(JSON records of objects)
———
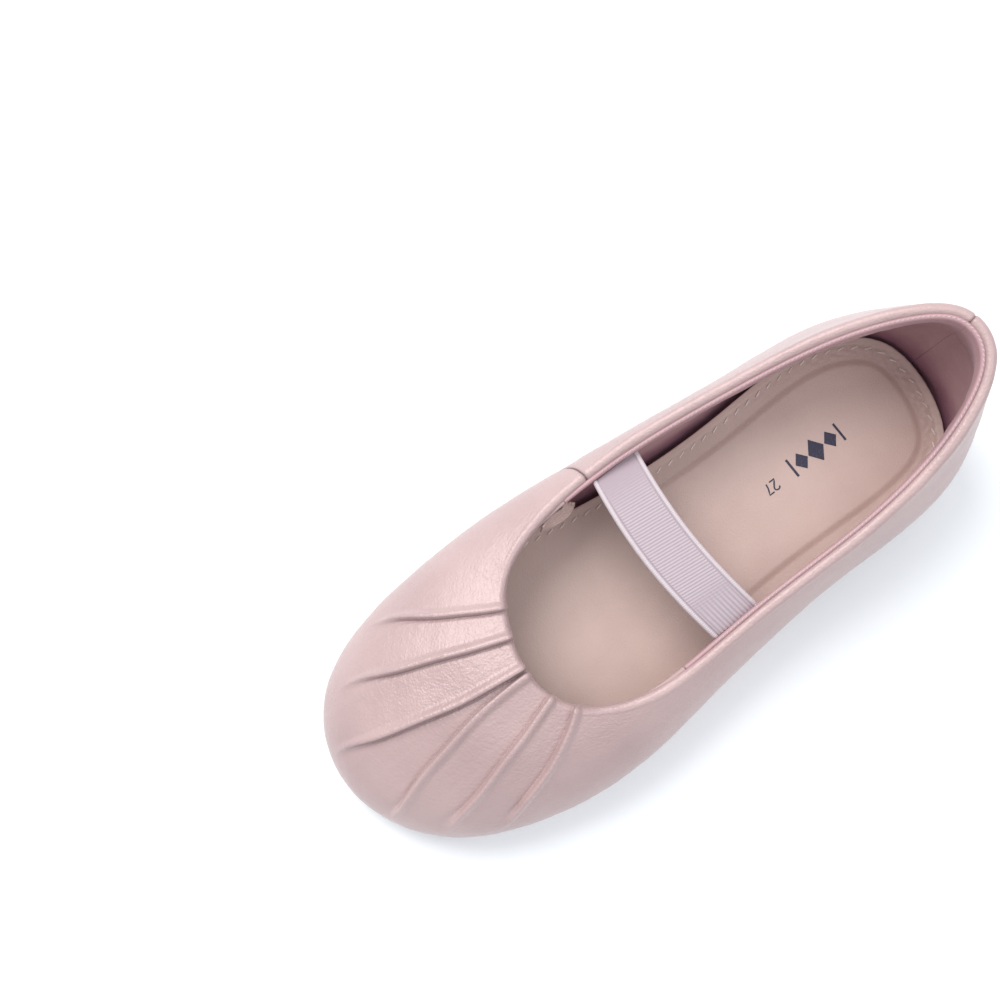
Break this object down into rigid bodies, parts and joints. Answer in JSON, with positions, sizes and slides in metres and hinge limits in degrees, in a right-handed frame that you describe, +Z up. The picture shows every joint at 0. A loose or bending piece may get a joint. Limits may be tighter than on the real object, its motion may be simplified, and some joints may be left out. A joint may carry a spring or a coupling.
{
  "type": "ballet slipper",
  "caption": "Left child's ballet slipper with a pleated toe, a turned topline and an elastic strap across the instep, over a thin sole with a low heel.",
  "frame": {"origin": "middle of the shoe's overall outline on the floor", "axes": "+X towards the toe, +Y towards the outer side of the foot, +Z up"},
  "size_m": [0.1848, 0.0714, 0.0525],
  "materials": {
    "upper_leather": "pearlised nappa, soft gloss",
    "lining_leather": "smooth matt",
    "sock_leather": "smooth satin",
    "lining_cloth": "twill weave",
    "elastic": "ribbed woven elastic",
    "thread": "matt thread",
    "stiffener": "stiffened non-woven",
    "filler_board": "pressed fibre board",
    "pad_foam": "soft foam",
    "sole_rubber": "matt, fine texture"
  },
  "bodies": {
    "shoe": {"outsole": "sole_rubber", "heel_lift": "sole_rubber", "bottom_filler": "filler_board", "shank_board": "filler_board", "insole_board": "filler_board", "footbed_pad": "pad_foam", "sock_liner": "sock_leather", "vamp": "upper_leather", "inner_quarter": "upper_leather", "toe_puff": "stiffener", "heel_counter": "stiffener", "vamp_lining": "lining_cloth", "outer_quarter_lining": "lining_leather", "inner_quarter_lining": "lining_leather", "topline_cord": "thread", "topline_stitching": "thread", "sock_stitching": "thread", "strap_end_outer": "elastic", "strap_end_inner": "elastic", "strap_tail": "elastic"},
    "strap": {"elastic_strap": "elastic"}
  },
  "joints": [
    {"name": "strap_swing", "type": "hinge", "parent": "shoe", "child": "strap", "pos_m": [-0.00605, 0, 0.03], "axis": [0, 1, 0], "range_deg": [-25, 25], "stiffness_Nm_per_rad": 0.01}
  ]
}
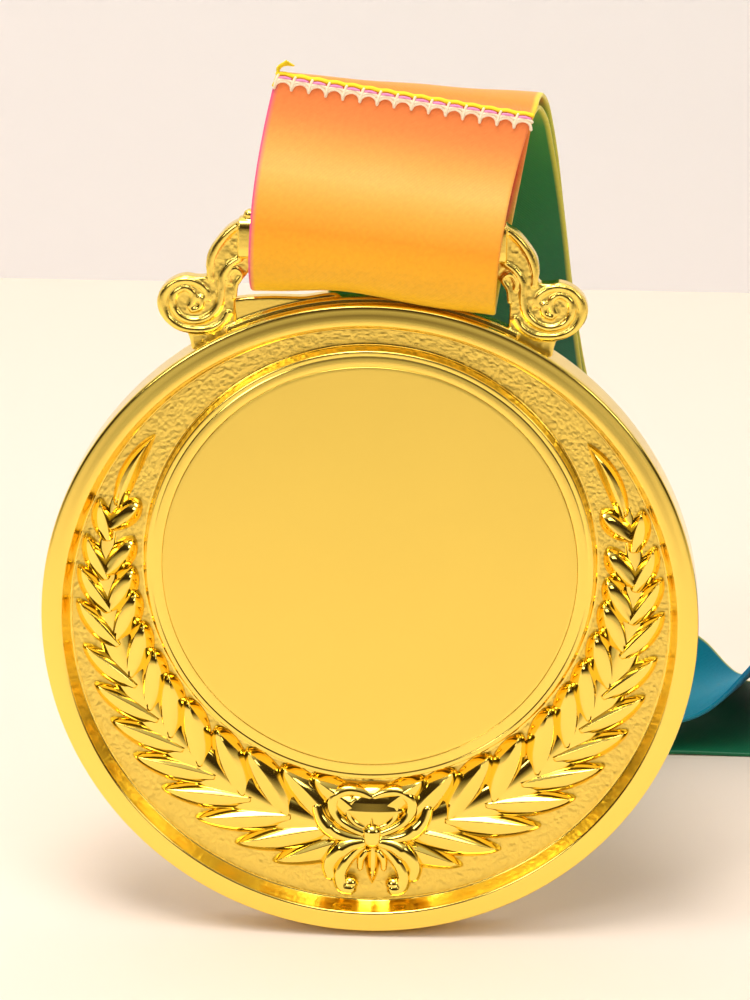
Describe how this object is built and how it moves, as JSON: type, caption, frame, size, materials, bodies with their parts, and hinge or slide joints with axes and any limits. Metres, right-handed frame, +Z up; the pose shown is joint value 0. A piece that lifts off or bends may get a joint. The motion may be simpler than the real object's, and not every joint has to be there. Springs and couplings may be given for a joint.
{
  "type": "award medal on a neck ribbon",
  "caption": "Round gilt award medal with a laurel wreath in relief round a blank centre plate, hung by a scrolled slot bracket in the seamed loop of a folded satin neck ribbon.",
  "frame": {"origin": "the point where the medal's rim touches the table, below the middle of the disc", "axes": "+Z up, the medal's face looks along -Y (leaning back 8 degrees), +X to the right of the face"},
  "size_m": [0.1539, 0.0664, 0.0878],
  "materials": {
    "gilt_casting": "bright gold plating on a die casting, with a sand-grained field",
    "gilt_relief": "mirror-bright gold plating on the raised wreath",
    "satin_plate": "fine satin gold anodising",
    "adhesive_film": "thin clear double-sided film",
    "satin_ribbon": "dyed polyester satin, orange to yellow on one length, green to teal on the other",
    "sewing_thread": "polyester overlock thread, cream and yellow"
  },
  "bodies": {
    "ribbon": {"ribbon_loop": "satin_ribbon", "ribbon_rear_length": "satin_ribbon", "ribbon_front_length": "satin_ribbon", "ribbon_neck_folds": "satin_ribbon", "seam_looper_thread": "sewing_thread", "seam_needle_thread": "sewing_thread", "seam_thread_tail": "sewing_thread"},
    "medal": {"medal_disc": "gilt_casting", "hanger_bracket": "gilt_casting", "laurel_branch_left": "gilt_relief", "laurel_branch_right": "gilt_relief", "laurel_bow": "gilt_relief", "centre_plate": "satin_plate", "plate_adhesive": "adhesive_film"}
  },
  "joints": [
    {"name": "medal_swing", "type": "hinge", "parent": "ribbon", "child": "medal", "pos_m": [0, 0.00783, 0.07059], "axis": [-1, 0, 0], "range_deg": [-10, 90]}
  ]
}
———
SHORT EXERCISE:
Go through the entries above and copy every line containing "caption".

RESPONSE TO THIS TASK:
  "caption": "Left child's ballet slipper with a pleated toe, a turned topline and an elastic strap across the instep, over a thin sole with a low heel.",
Describe how this object is built and how it moves, as JSON: type, caption, frame, size, materials, bodies with their parts, and hinge or slide joints with axes and any limits. Metres, right-handed frame, +Z up; the pose shown is joint value 0. A piece that lifts off or bends may get a joint. The motion may be simpler than the real object's, and not every joint has to be there. Springs and couplings may be given for a joint.
  "caption": "Round gilt award medal with a laurel wreath in relief round a blank centre plate, hung by a scrolled slot bracket in the seamed loop of a folded satin neck ribbon.",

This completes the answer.